-- start of Given records --

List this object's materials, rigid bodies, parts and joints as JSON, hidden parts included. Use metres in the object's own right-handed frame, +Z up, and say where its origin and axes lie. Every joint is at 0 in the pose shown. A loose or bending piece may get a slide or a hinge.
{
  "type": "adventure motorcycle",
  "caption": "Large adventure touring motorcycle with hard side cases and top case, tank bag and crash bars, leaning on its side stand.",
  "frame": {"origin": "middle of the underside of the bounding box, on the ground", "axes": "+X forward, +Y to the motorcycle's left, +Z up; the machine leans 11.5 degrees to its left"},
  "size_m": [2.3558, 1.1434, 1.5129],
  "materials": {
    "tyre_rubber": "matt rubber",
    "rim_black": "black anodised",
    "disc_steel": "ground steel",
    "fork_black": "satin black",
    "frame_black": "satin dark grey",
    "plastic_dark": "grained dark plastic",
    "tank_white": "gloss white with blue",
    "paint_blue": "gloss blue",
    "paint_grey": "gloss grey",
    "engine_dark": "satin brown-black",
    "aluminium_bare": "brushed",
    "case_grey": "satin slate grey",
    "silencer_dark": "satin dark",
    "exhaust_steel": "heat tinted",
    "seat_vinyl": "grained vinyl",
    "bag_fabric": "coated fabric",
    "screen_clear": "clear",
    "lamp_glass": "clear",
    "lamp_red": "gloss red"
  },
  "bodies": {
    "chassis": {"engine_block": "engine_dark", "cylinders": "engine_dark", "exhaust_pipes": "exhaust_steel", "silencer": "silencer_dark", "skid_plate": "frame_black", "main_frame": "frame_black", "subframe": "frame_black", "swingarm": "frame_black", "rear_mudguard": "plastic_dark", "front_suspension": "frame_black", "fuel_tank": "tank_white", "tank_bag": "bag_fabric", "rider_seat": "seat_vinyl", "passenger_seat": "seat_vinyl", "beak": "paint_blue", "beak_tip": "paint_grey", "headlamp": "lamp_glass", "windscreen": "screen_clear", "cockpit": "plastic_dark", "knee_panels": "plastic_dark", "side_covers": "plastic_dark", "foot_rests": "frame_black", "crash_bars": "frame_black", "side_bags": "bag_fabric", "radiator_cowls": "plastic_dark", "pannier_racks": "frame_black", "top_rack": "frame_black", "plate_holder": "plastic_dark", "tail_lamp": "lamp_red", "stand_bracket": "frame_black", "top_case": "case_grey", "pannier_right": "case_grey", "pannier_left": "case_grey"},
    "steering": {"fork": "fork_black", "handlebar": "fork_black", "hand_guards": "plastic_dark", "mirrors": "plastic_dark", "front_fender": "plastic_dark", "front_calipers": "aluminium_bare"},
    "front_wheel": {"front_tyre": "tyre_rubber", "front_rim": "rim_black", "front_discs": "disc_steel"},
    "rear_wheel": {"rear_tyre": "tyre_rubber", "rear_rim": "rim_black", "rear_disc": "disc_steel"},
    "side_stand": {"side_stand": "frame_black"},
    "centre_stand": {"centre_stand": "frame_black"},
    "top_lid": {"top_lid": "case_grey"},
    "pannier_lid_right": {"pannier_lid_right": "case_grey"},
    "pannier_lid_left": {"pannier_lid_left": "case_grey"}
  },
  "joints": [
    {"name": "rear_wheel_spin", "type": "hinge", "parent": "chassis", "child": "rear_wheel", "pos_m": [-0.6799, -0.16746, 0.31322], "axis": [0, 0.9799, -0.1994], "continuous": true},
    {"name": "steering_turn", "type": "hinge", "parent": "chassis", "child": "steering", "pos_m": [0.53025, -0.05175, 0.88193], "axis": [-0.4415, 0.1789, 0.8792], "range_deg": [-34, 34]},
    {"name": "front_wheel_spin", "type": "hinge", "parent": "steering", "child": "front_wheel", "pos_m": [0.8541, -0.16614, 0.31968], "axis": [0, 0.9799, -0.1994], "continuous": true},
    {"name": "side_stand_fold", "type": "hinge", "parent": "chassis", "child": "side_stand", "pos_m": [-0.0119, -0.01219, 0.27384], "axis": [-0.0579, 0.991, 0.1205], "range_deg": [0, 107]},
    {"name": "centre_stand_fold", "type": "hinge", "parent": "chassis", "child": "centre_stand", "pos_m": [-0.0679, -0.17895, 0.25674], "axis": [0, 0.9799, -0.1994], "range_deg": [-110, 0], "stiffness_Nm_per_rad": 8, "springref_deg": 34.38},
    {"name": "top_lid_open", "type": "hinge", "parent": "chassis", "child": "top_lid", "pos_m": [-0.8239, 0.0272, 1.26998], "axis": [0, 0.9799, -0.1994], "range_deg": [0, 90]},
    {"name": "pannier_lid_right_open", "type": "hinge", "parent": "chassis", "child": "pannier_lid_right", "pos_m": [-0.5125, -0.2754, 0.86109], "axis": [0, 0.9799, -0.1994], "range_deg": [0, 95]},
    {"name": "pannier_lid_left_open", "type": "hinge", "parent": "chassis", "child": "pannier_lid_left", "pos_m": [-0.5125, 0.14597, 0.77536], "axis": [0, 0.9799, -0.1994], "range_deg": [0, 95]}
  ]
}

-- end of Given records --
-- start of Given records --

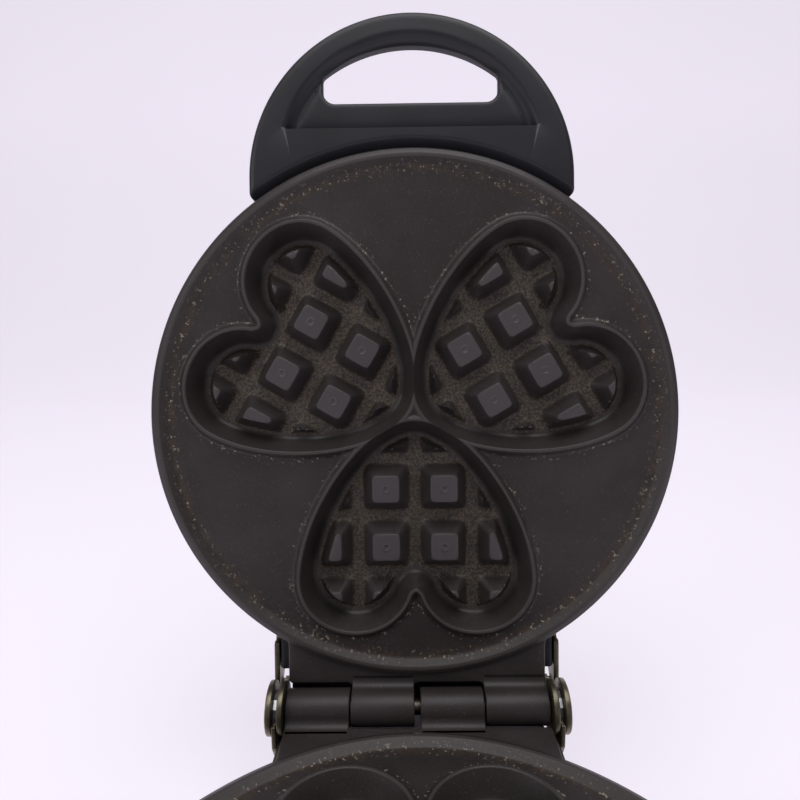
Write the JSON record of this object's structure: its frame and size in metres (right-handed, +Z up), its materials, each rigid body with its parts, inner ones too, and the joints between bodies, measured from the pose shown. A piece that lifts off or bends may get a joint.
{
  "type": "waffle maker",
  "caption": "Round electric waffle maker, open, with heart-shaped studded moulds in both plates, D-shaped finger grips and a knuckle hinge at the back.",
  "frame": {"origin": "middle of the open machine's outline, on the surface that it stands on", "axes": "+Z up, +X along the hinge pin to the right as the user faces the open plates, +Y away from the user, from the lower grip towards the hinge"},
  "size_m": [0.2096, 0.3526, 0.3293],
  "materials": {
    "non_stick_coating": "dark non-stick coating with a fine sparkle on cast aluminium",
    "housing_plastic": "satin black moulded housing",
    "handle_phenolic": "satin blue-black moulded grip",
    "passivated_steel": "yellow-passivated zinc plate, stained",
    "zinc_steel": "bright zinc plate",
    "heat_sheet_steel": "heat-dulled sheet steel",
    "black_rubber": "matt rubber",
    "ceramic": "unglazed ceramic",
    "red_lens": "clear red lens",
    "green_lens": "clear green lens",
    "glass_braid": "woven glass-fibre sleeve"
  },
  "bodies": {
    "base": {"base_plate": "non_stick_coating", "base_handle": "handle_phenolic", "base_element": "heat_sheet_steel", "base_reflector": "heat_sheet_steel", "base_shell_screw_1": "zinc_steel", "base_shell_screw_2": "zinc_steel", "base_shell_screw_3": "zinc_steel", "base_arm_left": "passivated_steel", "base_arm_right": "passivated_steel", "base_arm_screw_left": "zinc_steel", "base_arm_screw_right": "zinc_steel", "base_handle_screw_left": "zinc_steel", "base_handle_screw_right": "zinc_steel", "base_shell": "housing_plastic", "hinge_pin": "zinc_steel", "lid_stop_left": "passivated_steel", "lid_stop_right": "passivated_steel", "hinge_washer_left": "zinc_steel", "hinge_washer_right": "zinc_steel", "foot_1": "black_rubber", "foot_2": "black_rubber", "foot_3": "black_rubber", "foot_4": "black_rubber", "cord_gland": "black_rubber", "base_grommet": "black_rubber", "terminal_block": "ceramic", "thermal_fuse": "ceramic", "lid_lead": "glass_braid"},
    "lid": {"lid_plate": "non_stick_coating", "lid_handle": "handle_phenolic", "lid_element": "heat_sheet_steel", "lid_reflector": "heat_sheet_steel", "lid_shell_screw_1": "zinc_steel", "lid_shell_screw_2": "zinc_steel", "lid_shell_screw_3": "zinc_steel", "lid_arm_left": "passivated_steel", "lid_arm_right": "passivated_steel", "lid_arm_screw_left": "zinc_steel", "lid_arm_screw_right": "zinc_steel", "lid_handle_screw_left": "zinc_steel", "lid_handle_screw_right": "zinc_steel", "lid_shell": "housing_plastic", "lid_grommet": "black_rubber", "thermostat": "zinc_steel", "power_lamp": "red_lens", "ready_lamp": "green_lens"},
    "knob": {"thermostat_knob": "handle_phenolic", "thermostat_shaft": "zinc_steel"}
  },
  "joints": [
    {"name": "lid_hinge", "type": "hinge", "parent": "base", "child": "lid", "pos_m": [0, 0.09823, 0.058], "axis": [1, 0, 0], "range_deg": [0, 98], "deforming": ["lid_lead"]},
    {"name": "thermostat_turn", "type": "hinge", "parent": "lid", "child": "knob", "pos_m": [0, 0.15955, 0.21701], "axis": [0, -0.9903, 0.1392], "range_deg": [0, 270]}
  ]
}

-- end of Given records --

Gather up the lines that contain the word "with".

  "caption": "Large adventure touring motorcycle with hard side cases and top case, tank bag and crash bars, leaning on its side stand.",
    "tank_white": "gloss white with blue",
Write the JSON record of this object's structure: its frame and size in metres (right-handed, +Z up), its materials, each rigid body with its parts, inner ones too, and the joints between bodies, measured from the pose shown. A piece that lifts off or bends may get a joint.
  "caption": "Round electric waffle maker, open, with heart-shaped studded moulds in both plates, D-shaped finger grips and a knuckle hinge at the back.",
    "non_stick_coating": "dark non-stick coating with a fine sparkle on cast aluminium",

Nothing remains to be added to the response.